ASIL’s International Legal Theory Interest Group will be hosting a symposium on “Distributive Justice and International Economic Law” in Washington D.C. on November 7, 2008.

 

“This symposium focuses on the role of distributive justice (e.g. questions about the fair allocation of primary goods under international economic law) and how international economic law may intrude upon the basic structure of domestic societies. The symposium seeks to explore this subject by examining its foundations, applications, and critiques.”

 

“Speakers include, Joel Trachtman (Fletcher), Daniel Butt (Oxford), Jeff Dunoff (Temple/Harvard), Carol Gould (Temple), Robert Hockett (Cornell), Aaron James (UC Irvine), Jan Klabbers (Helsinki), Chin Leng Lim (Hong Kong), Sanjay Reddy (Columbia), Kamal Saggi (Southern Methodist), Barbara Stark (West Virginia) Fernando Tesón (Florida State), Chantal Thomas (Cornell/Am. U. Cairo), Frank Garcia (Boston), John Linarelli (La Verne/Northeastern), Chi Carmody (Western Ontario), etc.”

 

It promises to be an exciting inter-disciplinary event featuring international law, moral philosophy and economics.

 

For more information:- http://www.asil.org/activities_calendar.cfm?action=detail&rec=38.

 

Constitutionalism and International Law: Clarity from “Impurity”

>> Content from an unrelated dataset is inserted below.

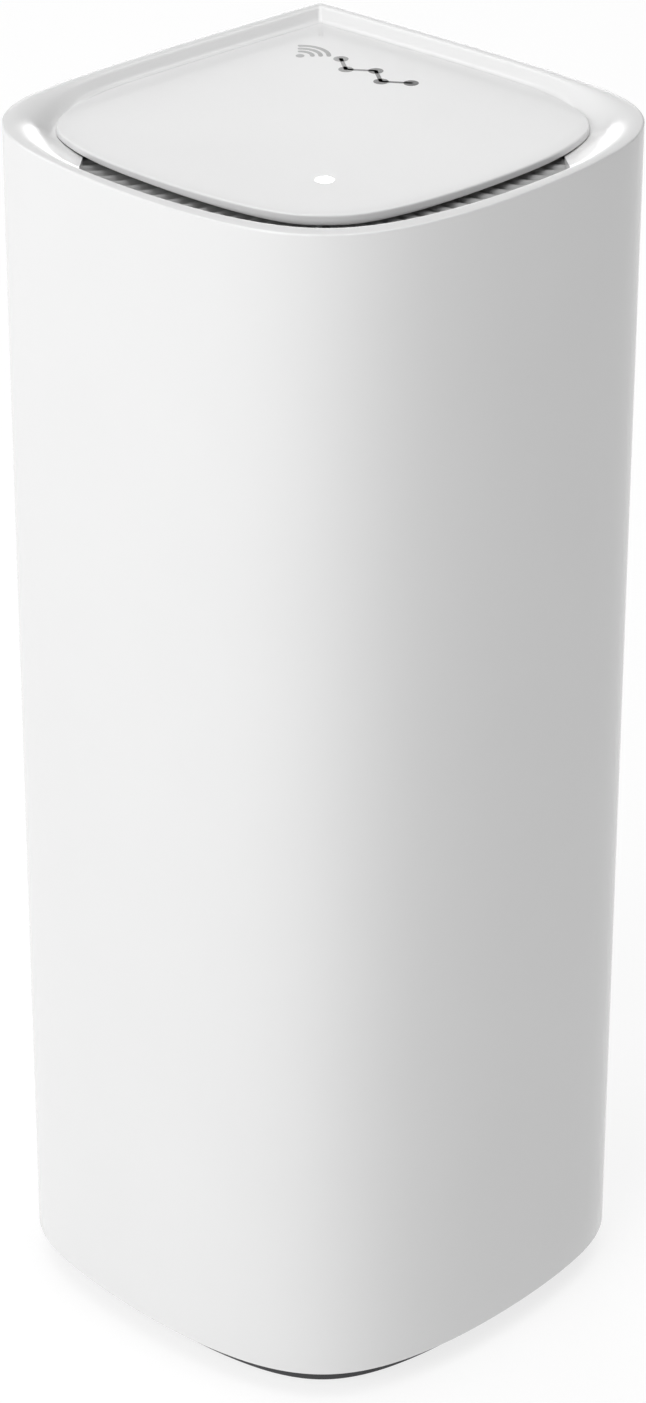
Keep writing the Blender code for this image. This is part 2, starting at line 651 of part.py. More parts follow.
def make_io_panel():
    (left, right), (low, high), (back, face) = PANEL_X, PANEL_Z, PANEL_Y
    panel = box("io_panel", (left, back, low), (right, PANEL_LIP_Y, high), CHARCOAL)
    cut(panel, box("panel_recess", (left + 1.6, face, low + 1.6), (right - 1.6, 45, high - 1.6), None))
    windows = [((x - 6.6, 30, z - 5.4), (x + 6.6, 40, z + 5.4)) for _, x, z in SOCKETS]
    windows.append(((CONTROL_X - 4.1, 30, ROCKER_Z - 5.9), (CONTROL_X + 4.1, 40, ROCKER_Z + 5.9)))
    cut(panel, boxes("panel_windows", windows))
    cut(panel, rods("jack_hole", [((CONTROL_X, 30, JACK_Z), (CONTROL_X, 40, JACK_Z))], 3.6, 24))
    return cut(panel, rods("pair_hole", [((CONTROL_X, 30, PAIR_Z), (CONTROL_X, 40, PAIR_Z))], 3.9, 24))


def make_socket(name, x, z):
    """Shielded eight-way data socket: plug bay with the latch slot above it, and its contacts below."""
    back, mouth = SOCKET_Y
    body = box(name, (x - 7.9, back, z - 6.9), (x + 7.9, mouth, z + 6.9), STEEL)
    steps = [((x - 5.9, mouth - 11.5, z - 4.2), (x + 5.9, 40, z + 3.0)),
             ((x - 3.1, mouth - 11.5, z + 2.0), (x + 3.1, 40, z + 4.4)),
             ((x - 1.7, mouth - 11.5, z + 3.4), (x + 1.7, 40, z + 5.4))]
    for k, (low, high) in enumerate(steps):
        cut(body, box(f"{name}_bay_{k}", low, high, None))
    row = name.replace("socket", "contacts")
    bar = box(row, (x - 5.0, mouth - 11.2, z - 3.9), (x + 5.0, mouth - 9.6, z - 1.2), GOLD)
    for k in range(8):
        pin = x - 3.57 + 1.02 * k
        front = mouth - 2.4
        profile = [(mouth - 9.8, z - 3.8), (front, z - 3.8), (front, z - 3.4), (mouth - 9.8, z - 1.6)]
        join(bar, extrusion(f"{name}_pin_{k}", profile, "X", pin - 0.22, pin + 0.22, GOLD))
    return body


def make_dc_jack():
    back, mouth = SOCKET_Y
    body = box("dc_jack", (CONTROL_X - 4.8, back, JACK_Z - 4.8), (CONTROL_X + 4.8, mouth, JACK_Z + 4.8), BLACK)
    cut(body, rods("jack_bore", [((CONTROL_X, mouth - 9.5, JACK_Z), (CONTROL_X, 40, JACK_Z))], 3.1, 24))
    rod("dc_jack_pin", (CONTROL_X, mouth - 9.2, JACK_Z), (CONTROL_X, mouth - 0.7, JACK_Z), 1.0, STEEL, 16)


def make_power_switch():
    back, mouth = SOCKET_Y
    x, z = CONTROL_X, ROCKER_Z
    body = box("power_switch", (x - 5.3, back, z - 6.4), (x + 5.3, mouth, z + 6.4), BLACK)
    cut(body, box("switch_pocket", (x - 4.0, 26, z - 5.3), (x + 4.0, 40, z + 5.3), None))
    profile = [(5.2, -4.7), (3.9, 0), (5.2, 4.7), (0.5, 4.4), (-3.2, 2.2), (-3.2, -2.2), (0.5, -4.4)]
    rocker = extrusion("power_rocker", profile, "X", -3.6, 3.6, BLACK, (x, ROCKER_PIVOT_Y, z))
    rocker.rotation_euler.x = math.radians(ROCKER_REST)
    return bevel(rocker, 0.25)


def make_buttons():
    x, z = CONTROL_X, PAIR_Z
    pair = rod("pair_button", (x, 32.6, z), (x, 37.2, z), 3.5, WHITE, 28)
    join(pair, rod("pair_flange", (x, 32.2, z), (x, 33.3, z), 4.7, WHITE, 24))
    join(pair, rod("pair_stem", (x, 24.4, z), (x, 32.6, z), 1.4, WHITE, 12))
    box("pair_switch", (x - 3, SOCKET_Y[0], z - 3), (x + 3, SOCKET_Y[0] + 3.0, z + 3), BLACK)
    x, y = RESET_PLACE
    reset = rod("reset_button", (x, y, 1.7), (x, y, 4.8), 2.3, RED, 20)
    join(reset, rod("reset_flange", (x, y, 4.3), (x, y, 5.3), 3.4, RED, 20))
    join(reset, rod("reset_stem", (x, y, 5.0), (x, y, 11.6), 1.2, RED, 12))
    box("reset_switch", (x - 3, 13.4, 12.6), (x + 3, BOARD_Y[0] - GAP, 16.6), BLACK)


make_outer_shell()
make_vent_grille()
make_top_lid()
make_led()
make_top_carrier()
make_base_housing()
make_foot()
make_chassis()
make_main_board()
make_heatsinks()
make_antennas()
make_io_panel()
for socket_name, socket_x, socket_z in SOCKETS:
    make_socket(socket_name, socket_x, socket_z)
make_dc_jack()
make_power_switch()
make_buttons()
for number, (screw_x, screw_y) in enumerate(SCREW_PLACES, 1):
    screw(f"base_screw_{number}", (screw_x, screw_y, 1.3), (0, 0, 1), 10.5)
for number, (screw_x, screw_z) in enumerate(BOARD_SCREWS, 1):
    screw(f"board_screw_{number}", (screw_x, BOARD_Y[1] + GAP + 1.0, screw_z), (0, -1, 0), 7.0)
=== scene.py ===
"""Looks of the mesh wifi node: a white tower with a dished top, a floating lid and a ribbed vent.

Lengths in the formulas are millimetres, scaled by MM when they become a mesh. Z is up, the front is -Y.
"""

import math

import bmesh
import bpy
import numpy as np
from mathutils import Euler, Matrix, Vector


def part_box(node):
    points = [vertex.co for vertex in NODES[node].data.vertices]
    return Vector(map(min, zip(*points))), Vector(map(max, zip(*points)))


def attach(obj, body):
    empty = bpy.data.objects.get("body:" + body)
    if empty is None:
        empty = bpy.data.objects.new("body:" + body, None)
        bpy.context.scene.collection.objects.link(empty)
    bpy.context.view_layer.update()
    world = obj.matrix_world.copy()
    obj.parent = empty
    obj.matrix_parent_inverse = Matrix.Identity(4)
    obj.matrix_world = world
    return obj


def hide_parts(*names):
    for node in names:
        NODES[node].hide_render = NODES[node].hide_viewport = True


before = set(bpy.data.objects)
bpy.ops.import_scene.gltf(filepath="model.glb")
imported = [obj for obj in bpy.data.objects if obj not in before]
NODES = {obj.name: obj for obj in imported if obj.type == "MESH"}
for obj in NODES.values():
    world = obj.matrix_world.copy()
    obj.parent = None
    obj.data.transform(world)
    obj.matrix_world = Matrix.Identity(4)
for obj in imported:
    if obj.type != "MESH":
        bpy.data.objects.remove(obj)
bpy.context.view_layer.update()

MM = 0.001


def corners(node):
    """A node's lowest and highest corner at rest, in millimetres."""
    low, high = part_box(node)
    return np.array(low) / MM, np.array(high) / MM


SHELL_LOW, SHELL_HIGH = corners("outer_shell")
PANEL_LOW, PANEL_HIGH = corners("io_panel")
PIPE_LOW, PIPE_HIGH = corners("led_light_pipe")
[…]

Posted in General Thoughts and Comments, Journal Watch with tags , , , , , on October 26, 2008 by jeremyleong

There has been resurgence in discourse relating to the relationship between domestic constitutional law and international law. Further, perhaps in an effort to re-examine normativity in international relations, there has been increased discussion of the prospects of international constitutionalism. The latest edition of the European Journal of International Law has several such articles:- “Human Rights as International Constitutional Rights” by Stephen Gardbaum and “Human Rights, International Economic Law and ‘Constitutional Justice’” by Ernst-Ulrich Petersmann, amongst others. Similarly, the latest edition of the International Journal of Constitutional Law features a number of articles which examine the impact of international law on domestic constitutional law and vice versa. Elements of this body of scholarship draw on disciplines such as moral philosophy and rational choice theory.

 

This enterprise is, however, not new. But it has undoubtedly taken on added sophistication. Hans Kelsen was one of the first to think about the relationship between the domestic and the international legal orders. From his “Pure Theory of Law”, Kelsen posited that international law is a source of validity for changes in the basic norms of domestic legal systems. This suggests that all domestic constitutional orders derive validity from international law. Further, this theory is considered “pure” insofar as it is derived from cognition focused on law alone. To Kelsen, an “impure” theory of law would include ingredients of psychology, ethics and other disciplines or ideologies.

 

What would Kelsen say about the “purity” of current interdisciplinary scholarship in international constitutionalism then? Domestic constitutional law scholarship has itself evolved along inter-disciplinary lines. For one, fairness and justice discourse is seldom far away, as evidenced by the works of Rawls and other moral philosophers. Further, public choice theory and other law and economics theories have had significant impact on domestic constitutional law scholarship. I suppose it is only natural for these and other extra-legal disciplines to have had the same effect on international constitutional scholarship and hopefully, increased scrutiny from multiple angles will help clarify the factors that continue to divide the international and domestic spheres. I believe a collection of essays edited by Professors Joel P. Trachtman and Jeffrey Dunoff on this very topic is forthcoming. We shall update you accordingly.